I hope to lose 10 pounds by then.
Wish me luck!
That was all in ONE weekend? Sheesh. You young whippersnapper 30 year olds can pack a lot of activity into three days.
Living life the way you do, I imagine 30 probably does feel old! Rest assured, it is not your age, merely your lifestyle that makes you feel old… small consolation I know.
So why are you going to Vegas? And please tell me you aren’t turning the boys loose there! It must be a long trip from the small Bulgarian theme park/animal reserve/winter wonderland town you live in..
By the way – I leave on Wednesday for a fun-filled week at Bimlissa’s house.. try not to hate me too much..
You really should take up knitting. 🙂
Dude, do you live in Alaska? I’m so lost.
That’s a pretty exciting weekend for a 30 year old! 😉 I found the thirties to be the best decade ever. Seriously. 🙂
Have fun in LV. Holla!
Sounds like a fun filled weekend! Why are you headed to Vegas? Did you tell us?
I see that they actually allowed lap sitting on the antique cars. That was not allowed when I took Audrey who proceeded to cry and then I was told they don’t allow crying children and we had to get off! I am glad you did not have the same issues! 🙂
Ok. I have a few comments. This probably doesn’t surprise you. I am, after all, eleven years older than you (but just as young at heart, mind you).
First of all, I do not remember turning 30. Nope. I sure don’t. I don’t think it was very traumatic.

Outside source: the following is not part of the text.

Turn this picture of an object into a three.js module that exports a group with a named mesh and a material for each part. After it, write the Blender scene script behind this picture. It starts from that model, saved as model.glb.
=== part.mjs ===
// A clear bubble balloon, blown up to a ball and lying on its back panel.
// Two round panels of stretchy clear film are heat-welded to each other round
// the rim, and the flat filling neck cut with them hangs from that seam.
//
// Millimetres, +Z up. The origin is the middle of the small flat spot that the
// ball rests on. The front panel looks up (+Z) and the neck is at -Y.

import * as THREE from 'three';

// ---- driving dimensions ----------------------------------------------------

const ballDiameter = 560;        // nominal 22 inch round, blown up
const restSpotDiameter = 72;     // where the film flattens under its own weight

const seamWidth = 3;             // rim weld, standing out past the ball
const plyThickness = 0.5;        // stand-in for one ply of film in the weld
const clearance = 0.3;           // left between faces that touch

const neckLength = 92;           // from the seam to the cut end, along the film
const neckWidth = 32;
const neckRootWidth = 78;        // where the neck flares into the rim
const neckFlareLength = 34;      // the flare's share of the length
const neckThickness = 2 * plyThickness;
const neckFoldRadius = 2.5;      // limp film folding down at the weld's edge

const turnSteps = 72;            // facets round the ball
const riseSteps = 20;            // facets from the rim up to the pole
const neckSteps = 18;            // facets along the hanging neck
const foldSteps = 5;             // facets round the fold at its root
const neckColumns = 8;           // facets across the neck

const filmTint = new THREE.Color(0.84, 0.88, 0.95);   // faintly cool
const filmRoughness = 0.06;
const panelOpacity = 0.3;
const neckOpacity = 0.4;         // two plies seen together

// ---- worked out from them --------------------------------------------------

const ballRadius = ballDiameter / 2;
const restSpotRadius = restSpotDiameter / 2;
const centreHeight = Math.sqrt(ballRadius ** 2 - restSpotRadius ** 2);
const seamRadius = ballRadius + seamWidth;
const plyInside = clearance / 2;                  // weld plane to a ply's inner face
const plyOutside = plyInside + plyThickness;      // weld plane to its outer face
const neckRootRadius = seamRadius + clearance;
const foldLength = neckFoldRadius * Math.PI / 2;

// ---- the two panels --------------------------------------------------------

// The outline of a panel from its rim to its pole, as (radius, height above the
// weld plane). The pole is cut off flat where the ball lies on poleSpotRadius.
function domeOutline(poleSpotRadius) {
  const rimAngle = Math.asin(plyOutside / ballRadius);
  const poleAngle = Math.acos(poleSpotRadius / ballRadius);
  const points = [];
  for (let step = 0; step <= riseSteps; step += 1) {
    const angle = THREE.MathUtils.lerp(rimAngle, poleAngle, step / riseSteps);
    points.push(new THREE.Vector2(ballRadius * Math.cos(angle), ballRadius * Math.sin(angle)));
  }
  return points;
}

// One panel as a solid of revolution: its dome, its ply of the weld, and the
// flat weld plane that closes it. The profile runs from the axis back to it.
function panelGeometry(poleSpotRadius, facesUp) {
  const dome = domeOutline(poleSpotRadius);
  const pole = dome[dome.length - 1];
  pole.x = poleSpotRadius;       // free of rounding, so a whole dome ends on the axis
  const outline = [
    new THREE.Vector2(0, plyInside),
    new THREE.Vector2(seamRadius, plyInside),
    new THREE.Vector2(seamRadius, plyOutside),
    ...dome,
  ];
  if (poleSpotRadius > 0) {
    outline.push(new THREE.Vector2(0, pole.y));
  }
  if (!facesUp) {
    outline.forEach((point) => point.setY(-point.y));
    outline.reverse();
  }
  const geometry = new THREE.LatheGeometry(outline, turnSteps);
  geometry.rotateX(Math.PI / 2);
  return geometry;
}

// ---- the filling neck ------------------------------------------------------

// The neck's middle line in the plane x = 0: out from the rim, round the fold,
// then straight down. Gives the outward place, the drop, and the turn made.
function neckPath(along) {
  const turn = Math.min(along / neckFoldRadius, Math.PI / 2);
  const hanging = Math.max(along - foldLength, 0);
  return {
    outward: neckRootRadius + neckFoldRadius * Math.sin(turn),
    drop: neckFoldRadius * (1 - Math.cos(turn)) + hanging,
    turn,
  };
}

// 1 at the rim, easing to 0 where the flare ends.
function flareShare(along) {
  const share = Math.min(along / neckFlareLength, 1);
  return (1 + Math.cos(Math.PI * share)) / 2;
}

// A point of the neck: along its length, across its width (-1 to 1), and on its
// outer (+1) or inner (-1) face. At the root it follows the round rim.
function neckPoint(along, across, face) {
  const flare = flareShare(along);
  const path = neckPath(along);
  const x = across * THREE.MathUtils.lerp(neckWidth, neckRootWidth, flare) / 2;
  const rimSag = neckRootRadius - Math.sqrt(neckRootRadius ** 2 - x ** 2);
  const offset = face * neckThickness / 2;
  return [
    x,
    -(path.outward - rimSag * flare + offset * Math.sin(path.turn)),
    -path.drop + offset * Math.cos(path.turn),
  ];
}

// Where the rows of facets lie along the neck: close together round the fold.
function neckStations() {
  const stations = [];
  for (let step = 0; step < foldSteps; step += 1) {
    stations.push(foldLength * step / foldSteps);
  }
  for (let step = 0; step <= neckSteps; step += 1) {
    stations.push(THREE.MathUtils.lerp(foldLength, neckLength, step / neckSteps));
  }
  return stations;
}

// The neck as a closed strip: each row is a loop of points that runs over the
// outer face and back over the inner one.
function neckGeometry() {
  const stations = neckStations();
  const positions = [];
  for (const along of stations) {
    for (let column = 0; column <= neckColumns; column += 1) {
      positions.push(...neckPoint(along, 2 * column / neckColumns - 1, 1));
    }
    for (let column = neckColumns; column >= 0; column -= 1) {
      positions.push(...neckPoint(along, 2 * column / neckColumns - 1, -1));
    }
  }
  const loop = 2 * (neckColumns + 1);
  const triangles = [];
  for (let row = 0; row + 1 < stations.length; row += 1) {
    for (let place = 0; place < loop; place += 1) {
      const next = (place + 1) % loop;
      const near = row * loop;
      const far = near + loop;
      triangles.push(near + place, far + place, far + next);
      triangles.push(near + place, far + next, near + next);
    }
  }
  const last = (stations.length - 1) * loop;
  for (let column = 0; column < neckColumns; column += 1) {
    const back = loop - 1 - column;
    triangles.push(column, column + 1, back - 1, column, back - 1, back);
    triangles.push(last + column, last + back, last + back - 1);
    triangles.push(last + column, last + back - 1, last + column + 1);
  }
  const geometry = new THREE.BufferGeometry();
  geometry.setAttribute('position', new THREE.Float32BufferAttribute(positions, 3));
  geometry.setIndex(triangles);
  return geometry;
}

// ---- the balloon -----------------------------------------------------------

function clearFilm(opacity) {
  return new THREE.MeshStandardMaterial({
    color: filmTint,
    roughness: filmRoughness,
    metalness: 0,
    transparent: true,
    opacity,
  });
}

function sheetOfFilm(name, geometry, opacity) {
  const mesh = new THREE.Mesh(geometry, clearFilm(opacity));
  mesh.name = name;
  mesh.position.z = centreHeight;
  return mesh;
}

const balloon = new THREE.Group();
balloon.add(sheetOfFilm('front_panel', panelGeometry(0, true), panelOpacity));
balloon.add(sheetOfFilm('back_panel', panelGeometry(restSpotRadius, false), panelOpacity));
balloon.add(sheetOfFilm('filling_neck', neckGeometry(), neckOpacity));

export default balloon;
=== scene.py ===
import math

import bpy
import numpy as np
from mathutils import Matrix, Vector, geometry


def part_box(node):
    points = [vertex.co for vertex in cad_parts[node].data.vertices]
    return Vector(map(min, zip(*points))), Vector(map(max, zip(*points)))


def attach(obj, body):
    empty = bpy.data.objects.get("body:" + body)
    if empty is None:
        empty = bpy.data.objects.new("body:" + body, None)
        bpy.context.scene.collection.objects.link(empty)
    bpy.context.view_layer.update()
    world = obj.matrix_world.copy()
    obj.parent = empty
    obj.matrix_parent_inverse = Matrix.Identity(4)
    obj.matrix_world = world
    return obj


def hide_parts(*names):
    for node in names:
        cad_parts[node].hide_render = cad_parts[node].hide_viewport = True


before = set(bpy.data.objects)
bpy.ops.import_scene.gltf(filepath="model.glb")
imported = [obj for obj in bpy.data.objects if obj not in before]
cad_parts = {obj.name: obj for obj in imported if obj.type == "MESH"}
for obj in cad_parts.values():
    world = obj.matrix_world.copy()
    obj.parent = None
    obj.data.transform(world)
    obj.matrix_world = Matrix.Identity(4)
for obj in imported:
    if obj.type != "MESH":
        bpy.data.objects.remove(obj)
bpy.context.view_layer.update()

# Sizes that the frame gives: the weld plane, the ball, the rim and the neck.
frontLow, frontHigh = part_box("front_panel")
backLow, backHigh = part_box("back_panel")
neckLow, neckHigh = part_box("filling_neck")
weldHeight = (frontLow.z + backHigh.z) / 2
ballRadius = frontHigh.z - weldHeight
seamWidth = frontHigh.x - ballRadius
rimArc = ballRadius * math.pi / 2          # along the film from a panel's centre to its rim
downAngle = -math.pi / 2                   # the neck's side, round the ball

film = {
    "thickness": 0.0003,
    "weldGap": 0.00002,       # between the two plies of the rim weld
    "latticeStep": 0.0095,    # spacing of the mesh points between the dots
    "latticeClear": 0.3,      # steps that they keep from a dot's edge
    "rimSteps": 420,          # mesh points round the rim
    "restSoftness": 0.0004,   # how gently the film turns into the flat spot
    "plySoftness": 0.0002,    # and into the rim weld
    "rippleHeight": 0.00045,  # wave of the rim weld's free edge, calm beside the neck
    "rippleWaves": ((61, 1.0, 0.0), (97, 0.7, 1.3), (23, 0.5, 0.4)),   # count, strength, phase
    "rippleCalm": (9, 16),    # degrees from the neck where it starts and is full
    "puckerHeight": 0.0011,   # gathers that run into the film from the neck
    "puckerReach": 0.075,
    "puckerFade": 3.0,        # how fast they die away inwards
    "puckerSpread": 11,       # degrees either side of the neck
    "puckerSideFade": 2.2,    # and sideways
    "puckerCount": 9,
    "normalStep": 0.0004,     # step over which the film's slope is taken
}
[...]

I turned 40 last year (if you’ve been doing the math, you already figured that out). I have to say that I had the most AMAZING birthday ever.
What’s my point, other than talking about myself?

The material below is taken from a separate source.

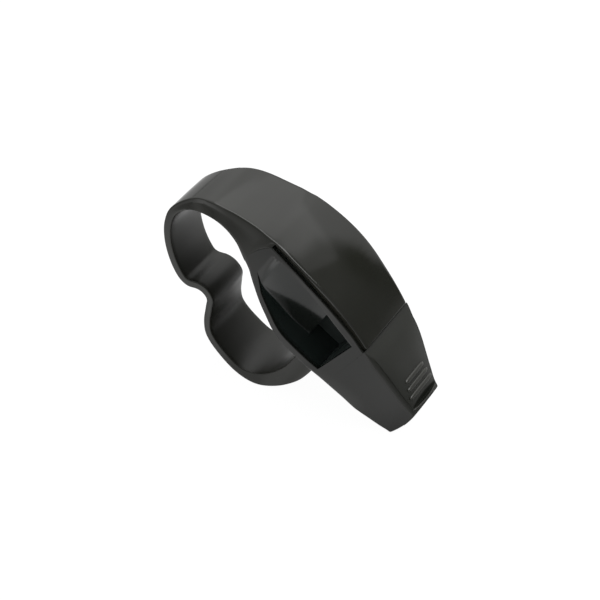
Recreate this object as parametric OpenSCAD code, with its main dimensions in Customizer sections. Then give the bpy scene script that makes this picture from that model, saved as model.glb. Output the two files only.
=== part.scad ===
// Pealess sports whistle with a two-finger loop.
// The band carries the loop, the arm and the top cover in one moulding, and the body is seated in it.
// The side outline lies in X and Z with the mouthpiece along +X, and is then leaned to its stance.

/* [Length] */
// From the body's rear seat back to the rear of the finger loop
grip_l = 25.3; // [22:0.1:30]
// From the seat forward to the front edge of the top cover
cover_l = 40; // [36:0.5:46]
// From the cover's front edge to the tip of the mouthpiece
mouth_l = 22; // [18:0.5:28]

/* [Height] */
// Top of the cover above the middle line of the mouthpiece
crown_h = 20.6; // [19:0.1:24]
// Bottom of the finger loop below the middle line
loop_drop = 26.2; // [24:0.1:32]
// Lower end of the seat above the middle line
seat_z = 8.4; // [7.5:0.1:9]
// Underside of the mouthpiece tip below the middle line
belly_h = 5.9; // [5:0.1:7]
// How far the tip's lower edge stands back from its upper edge
tip_rake = 1.4; // [0.5:0.1:2]
// Top of the mouthpiece tip above the middle line
tip_top = 5.2; // [4.5:0.1:6]
// How far the cover stands proud of the mouthpiece at its front edge
cover_step = 0.4; // [0.2:0.1:0.6]

/* [Width] */
// Width of the body at its widest
body_w = 30.2; // [28:0.2:34]
// Width of the body and the arm at the seat
seat_w = 27.4; // [26:0.2:29]
// Width of the body at the cover's front edge
front_w = 28.2; // [27:0.2:30]
// Width of the mouthpiece at its tip
tip_w = 16.8; // [15.6:0.2:19]
// Width of the finger loop
loop_w = 16.8; // [15:0.2:19]
// Width of the band where its foot meets the body
foot_w = 21; // [19:0.2:24]

/* [Band] */
// Thickness of the finger loop
band_t = 2.3; // [2:0.1:3]
// Thickness of the band at its foot
foot_t = 5.9; // [5:0.1:6.5]
// Thickness of the cover's lip above the side slot
lip_t = 0.8; // [0.6:0.1:1]
// Depth of the side slot under the lip
slot_d = 1.3; // [1:0.1:1.6]
// How far the lip is set in from the side of the body
lip_inset = 0.3; // [0.2:0.1:0.6]

/* [Walls] */
// Floor of the body
floor_t = 2; // [1.8:0.1:2.4]
// Side walls of the mouthpiece
side_t = 1.6; // [1.4:0.1:2]
// Deck above the side windows
deck_t = 1.8; // [1.6:0.1:2.2]
// Wall between a ramp and its chamber
ramp_t = 1.2; // [1:0.1:1.5]
// Centre divider
divider_t = 1.6; // [1.2:0.1:2]
// Chamber roof
roof_t = 1.4; // [1.2:0.1:1.6]
// Clearance between pieces that are welded together
fit = 0.1; // [0.05:0.01:0.15]

/* [Voicing] */
// Width of each air slot
windway_w = 1.2; // [1:0.1:1.6]
// Half width of the core between the two air slots
core_half = 5.7; // [5.1:0.1:6]
// Length of the core
core_l = 20; // [17:0.5:22]
// Length of each windway block
block_l = 16; // [13:0.5:18]
// Length of the left chamber's tuning plug
left_plug_l = 5; // [3:0.5:7]
// Length of the right chamber's tuning plug
right_plug_l = 9; // [7:0.5:11]

/* [Mouthpiece] */
// Height of the bite ribs
rib_h = 0.5; // [0.3:0.1:0.8]
// Width of the bite ribs
rib_w = 0.9; // [0.7:0.1:1.1]
// Distance between two bite ribs
rib_pitch = 1.95; // [1.8:0.05:2.2]
// Length of the middle bite rib
rib_l = 13; // [11:0.2:14]
// Depth of the groove behind the end lip
groove_depth = 0.5; // [0.3:0.1:0.7]
// Width of the groove behind the end lip
groove_w = 1.5; // [1.2:0.1:1.7]

/* [Hidden] */

// Points on each stretch of a curve
steps = 4;
round_sides = 180;
// Overrun of every cut
cut = 1;
tip_x = cover_l + mouth_l;
front_z_share = 0.667;
front_z = front_z_share * crown_h;

// Height of the side slot between the lip and the deck
slot_h = 1.4;
// Bow of the parting line at the seat
seat_bow = 1.1;
// Bulge of the tip's end face
tip_bulge = 0.6;

// Tongue of the body that plugs into the arm
tongue_l = 5;
tongue_w = 14;
tongue_h = 4;
tongue_rise = 3.6;
// Key on the foot, in a groove of the floor
foot_key_w = 12;
foot_key_shares = [0.25, 0.75];
foot_key_h = 0.9;
// Key under the cover, in a groove of the chamber roof
roof_key_w = 1.6;
roof_key_shares = [0.3, 0.6];
roof_key_h = 0.7;

// Wall behind the chambers
rear_wall_t = 2;
// Thickness of a ramp's sharp edge, which splits the jet
labium_t = 0.4;
// Exponent that flattens the ramp towards its sharp edge
ramp_ease = 2;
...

Well, you see, you get BETTER with age, if you allow your brain to believe it.
Forget what the stretched out tummy and cellulite legs say.
Of course, by the time you turn 40, your kids will be older (mine were almost out of the house cause I started having babies when I was 12…just kidding…sort of…).
Ok. Now, the knitting thing.
You MUST take up knitting so we’ll have more in common besides getting annoyed with our children (even if mine are older than yours, they still annoy me).
See, here’s how I figure it.
You’re going to Las Vegas, which has two fabulous yarn stores. Buy your yarn, come to Florida (where it’s warm and you don’t have to bundle up to go to the beach), and I will TEACH you how to knit.
Then, when you return home, and the kids start annoying you, you can wave your knitting needles, with your fancy in-progress sock on them, and give them a what-for.
See? Older really does mean wiser.
🙂
BTW, I just totally hijacked your blog, did I not?
I just realized I am (barely) older than your mother! I am now depressed! But I do NOT want to go to the beach!
I stopped reading at the ‘my mother who must be getting crazy because she is 51 and all now’ line. : )
Have fun in Sin City!
You don’t sound like you had time to breathe. What a wonderful weekend!
Ahhh, Taylor Swift. I am not ashamed to say that I, at the age of 27, am going to a Taylor Swift concert this very Friday night with my husband! I am going to jump up and down and sing with the rest of the teenie boppers…ok, not really…but I do love Taylor Swift!
Well since your so old and wise now (I just turned 40 a week ago) so I will ask you a husband question. How do you get your husband to forget the phrases “I forgot” and “I will do it later”? Preferably without knocking him over the head with a heavy object.
Handsome Dude needs a pair of those swimming type goggles with real lenses in them for these type outings. Can I send my grandkids to your mom on her next Friday off?
What a lovely weekend! Glasses and all.
Superglue! Great idea!
If you figure out how to lose those pounds by your trip, please fill us in. Thank you.
Can you imagine my mom with seven little capeharts? Home alone at each other’s mercy? It was wild I tells ya.